◆ **WHAT YOU HAVE TO DO**: Transcribe only part of the material below: the lines from the one containing "extrude(amount=2 * pin_half)" through the one containing "cad_parts[member].parent = rigid_bodies[body]", inclusive, exactly as written.

◆ **GIVEN RECORDS**:
————
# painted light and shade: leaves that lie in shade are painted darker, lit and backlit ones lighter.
————
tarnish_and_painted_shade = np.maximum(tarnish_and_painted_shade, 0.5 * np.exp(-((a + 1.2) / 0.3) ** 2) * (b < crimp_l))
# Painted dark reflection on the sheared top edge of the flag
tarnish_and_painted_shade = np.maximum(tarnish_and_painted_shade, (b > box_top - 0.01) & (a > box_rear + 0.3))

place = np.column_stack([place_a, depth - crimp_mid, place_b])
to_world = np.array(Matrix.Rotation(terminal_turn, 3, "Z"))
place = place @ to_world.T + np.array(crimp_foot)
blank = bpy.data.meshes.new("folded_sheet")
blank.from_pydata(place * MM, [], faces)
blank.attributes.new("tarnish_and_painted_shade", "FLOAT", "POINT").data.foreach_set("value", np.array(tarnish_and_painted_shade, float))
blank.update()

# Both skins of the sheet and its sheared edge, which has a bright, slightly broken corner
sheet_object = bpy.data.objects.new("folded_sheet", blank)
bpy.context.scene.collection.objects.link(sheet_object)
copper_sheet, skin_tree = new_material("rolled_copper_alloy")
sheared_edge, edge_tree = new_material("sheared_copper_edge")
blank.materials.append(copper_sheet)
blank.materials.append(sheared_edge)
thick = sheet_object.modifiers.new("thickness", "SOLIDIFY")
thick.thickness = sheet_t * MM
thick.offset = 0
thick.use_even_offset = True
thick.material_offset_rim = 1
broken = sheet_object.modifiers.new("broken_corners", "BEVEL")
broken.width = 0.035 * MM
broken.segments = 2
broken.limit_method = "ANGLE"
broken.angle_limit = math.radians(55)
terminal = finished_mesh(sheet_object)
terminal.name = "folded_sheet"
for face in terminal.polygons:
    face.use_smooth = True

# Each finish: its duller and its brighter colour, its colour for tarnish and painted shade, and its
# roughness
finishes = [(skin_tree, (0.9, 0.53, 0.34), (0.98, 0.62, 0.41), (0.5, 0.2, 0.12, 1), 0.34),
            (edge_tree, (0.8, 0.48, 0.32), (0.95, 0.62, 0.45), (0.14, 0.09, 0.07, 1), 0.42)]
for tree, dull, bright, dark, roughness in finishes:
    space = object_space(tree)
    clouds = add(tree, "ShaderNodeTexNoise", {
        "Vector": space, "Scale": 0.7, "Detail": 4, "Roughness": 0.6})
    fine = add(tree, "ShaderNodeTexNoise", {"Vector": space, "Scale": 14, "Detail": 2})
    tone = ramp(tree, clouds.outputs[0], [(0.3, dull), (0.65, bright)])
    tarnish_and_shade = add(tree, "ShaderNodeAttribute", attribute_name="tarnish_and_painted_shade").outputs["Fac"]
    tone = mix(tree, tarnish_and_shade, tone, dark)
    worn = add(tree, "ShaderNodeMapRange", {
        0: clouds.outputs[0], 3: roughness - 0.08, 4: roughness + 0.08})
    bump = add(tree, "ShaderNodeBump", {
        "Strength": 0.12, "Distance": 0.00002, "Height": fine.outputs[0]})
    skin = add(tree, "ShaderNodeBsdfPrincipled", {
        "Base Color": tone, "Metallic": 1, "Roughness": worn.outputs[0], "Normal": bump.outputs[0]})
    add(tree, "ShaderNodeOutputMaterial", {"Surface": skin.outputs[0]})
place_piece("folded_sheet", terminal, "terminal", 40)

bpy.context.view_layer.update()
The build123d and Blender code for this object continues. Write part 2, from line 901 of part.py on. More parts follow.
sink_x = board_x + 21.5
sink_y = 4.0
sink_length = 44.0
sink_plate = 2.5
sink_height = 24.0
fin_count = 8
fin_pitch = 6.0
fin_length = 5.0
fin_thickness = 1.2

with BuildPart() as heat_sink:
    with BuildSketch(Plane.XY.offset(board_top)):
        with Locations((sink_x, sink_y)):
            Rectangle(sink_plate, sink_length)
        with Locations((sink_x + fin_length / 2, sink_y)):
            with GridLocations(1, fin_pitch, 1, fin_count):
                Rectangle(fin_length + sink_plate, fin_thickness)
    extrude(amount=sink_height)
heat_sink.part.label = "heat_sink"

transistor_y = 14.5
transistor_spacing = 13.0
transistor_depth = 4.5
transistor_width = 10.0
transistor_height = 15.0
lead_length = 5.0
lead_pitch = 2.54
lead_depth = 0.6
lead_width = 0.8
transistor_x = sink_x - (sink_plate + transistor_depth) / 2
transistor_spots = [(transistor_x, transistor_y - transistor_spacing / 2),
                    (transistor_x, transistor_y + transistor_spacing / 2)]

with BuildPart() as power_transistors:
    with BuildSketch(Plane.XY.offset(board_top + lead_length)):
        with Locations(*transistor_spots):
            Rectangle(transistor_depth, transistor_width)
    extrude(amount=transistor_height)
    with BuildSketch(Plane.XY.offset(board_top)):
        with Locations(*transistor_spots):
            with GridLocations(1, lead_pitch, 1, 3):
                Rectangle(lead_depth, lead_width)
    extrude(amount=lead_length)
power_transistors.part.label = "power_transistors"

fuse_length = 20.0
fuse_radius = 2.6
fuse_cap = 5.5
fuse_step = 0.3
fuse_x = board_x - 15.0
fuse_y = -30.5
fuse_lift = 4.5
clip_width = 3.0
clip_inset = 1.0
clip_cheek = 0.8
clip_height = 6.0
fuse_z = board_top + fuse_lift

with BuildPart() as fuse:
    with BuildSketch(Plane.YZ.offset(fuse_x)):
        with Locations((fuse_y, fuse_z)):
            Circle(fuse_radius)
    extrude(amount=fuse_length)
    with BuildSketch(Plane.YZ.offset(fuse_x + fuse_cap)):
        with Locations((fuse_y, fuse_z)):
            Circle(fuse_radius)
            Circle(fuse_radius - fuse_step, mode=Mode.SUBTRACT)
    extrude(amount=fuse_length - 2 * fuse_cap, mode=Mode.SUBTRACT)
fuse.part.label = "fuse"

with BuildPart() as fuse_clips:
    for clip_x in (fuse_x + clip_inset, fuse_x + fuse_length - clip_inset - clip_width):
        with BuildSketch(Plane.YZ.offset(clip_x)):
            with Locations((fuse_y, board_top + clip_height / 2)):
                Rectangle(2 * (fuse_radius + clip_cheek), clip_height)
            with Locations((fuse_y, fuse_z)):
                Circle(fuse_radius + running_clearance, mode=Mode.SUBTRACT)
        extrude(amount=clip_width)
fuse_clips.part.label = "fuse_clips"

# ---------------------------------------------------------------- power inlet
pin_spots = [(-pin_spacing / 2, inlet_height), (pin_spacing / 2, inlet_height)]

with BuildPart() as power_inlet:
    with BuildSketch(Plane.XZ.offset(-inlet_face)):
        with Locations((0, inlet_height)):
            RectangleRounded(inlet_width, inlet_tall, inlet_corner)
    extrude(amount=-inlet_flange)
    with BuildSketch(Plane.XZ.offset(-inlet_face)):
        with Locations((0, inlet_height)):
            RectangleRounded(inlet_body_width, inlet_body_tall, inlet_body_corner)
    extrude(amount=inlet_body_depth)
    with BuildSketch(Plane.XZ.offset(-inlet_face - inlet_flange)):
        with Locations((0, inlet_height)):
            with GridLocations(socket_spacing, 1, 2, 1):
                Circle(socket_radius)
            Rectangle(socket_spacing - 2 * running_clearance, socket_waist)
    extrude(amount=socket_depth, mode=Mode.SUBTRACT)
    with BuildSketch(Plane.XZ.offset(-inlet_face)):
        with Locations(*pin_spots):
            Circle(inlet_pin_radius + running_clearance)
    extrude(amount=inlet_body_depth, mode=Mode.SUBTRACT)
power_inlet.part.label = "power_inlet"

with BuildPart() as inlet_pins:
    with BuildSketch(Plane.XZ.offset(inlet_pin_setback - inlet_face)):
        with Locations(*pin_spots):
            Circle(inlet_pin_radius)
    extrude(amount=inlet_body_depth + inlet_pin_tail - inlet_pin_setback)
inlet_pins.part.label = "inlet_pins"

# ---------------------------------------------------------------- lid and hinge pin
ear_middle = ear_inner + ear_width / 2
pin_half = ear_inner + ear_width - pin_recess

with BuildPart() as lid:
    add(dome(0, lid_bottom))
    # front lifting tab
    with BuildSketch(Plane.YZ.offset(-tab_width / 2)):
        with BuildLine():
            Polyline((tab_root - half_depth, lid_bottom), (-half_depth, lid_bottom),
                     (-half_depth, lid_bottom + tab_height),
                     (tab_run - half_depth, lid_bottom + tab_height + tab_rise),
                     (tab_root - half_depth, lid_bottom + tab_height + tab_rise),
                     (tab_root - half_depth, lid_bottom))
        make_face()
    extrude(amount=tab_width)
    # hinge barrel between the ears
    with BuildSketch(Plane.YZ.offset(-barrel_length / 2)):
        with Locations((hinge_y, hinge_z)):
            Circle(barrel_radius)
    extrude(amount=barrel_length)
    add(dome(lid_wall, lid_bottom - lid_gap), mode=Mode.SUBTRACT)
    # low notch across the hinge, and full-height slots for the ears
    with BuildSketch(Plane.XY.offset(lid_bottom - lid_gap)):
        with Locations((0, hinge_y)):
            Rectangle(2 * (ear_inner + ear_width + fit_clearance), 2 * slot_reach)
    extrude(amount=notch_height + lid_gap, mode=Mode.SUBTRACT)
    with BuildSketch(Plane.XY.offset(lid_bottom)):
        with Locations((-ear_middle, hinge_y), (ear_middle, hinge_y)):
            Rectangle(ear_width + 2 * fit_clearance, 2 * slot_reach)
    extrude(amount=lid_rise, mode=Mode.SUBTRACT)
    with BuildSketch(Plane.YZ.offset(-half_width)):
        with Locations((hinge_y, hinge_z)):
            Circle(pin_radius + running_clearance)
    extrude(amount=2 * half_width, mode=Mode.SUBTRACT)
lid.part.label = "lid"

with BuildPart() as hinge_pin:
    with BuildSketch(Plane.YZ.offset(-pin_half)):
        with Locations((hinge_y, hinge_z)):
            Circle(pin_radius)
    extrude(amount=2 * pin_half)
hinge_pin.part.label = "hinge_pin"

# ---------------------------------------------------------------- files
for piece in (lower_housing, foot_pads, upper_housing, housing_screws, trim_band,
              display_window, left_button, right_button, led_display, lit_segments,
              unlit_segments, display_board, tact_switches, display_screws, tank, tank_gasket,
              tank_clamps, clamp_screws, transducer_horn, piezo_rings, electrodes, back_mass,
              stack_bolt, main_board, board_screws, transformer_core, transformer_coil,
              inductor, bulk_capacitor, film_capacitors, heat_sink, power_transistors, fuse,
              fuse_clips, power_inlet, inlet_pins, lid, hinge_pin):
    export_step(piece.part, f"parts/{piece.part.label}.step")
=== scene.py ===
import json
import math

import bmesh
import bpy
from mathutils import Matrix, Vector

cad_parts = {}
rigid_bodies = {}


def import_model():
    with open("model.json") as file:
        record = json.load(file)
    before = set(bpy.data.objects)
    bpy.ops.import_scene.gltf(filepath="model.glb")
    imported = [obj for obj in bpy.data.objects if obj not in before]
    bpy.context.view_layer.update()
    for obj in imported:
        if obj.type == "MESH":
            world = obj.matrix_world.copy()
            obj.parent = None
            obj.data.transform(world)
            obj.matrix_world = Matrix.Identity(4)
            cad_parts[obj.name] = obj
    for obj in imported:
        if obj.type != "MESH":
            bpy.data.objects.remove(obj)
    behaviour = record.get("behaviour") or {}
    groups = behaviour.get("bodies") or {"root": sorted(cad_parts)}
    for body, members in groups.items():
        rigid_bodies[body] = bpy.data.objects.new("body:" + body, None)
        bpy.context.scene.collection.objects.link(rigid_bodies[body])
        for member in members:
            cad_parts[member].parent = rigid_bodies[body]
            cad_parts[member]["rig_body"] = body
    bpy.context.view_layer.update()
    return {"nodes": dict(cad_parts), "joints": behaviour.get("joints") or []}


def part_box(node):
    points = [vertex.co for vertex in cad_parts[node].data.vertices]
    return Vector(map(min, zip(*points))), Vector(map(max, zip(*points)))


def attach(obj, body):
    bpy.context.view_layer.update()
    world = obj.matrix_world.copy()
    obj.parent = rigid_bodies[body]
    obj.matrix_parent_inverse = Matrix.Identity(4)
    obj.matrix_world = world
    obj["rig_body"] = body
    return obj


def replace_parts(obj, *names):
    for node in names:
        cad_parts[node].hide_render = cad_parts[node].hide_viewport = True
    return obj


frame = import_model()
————
◆ **RESPONSE BELOW**:
    extrude(amount=2 * pin_half)
hinge_pin.part.label = "hinge_pin"

# ---------------------------------------------------------------- files
for piece in (lower_housing, foot_pads, upper_housing, housing_screws, trim_band,
              display_window, left_button, right_button, led_display, lit_segments,
              unlit_segments, display_board, tact_switches, display_screws, tank, tank_gasket,
              tank_clamps, clamp_screws, transducer_horn, piezo_rings, electrodes, back_mass,
              stack_bolt, main_board, board_screws, transformer_core, transformer_coil,
              inductor, bulk_capacitor, film_capacitors, heat_sink, power_transistors, fuse,
              fuse_clips, power_inlet, inlet_pins, lid, hinge_pin):
    export_step(piece.part, f"parts/{piece.part.label}.step")
=== scene.py ===
import json
import math

import bmesh
import bpy
from mathutils import Matrix, Vector

cad_parts = {}
rigid_bodies = {}


def import_model():
    with open("model.json") as file:
        record = json.load(file)
    before = set(bpy.data.objects)
    bpy.ops.import_scene.gltf(filepath="model.glb")
    imported = [obj for obj in bpy.data.objects if obj not in before]
    bpy.context.view_layer.update()
    for obj in imported:
        if obj.type == "MESH":
            world = obj.matrix_world.copy()
            obj.parent = None
            obj.data.transform(world)
            obj.matrix_world = Matrix.Identity(4)
            cad_parts[obj.name] = obj
    for obj in imported:
        if obj.type != "MESH":
            bpy.data.objects.remove(obj)
    behaviour = record.get("behaviour") or {}
    groups = behaviour.get("bodies") or {"root": sorted(cad_parts)}
    for body, members in groups.items():
        rigid_bodies[body] = bpy.data.objects.new("body:" + body, None)
        bpy.context.scene.collection.objects.link(rigid_bodies[body])
        for member in members:
            cad_parts[member].parent = rigid_bodies[body]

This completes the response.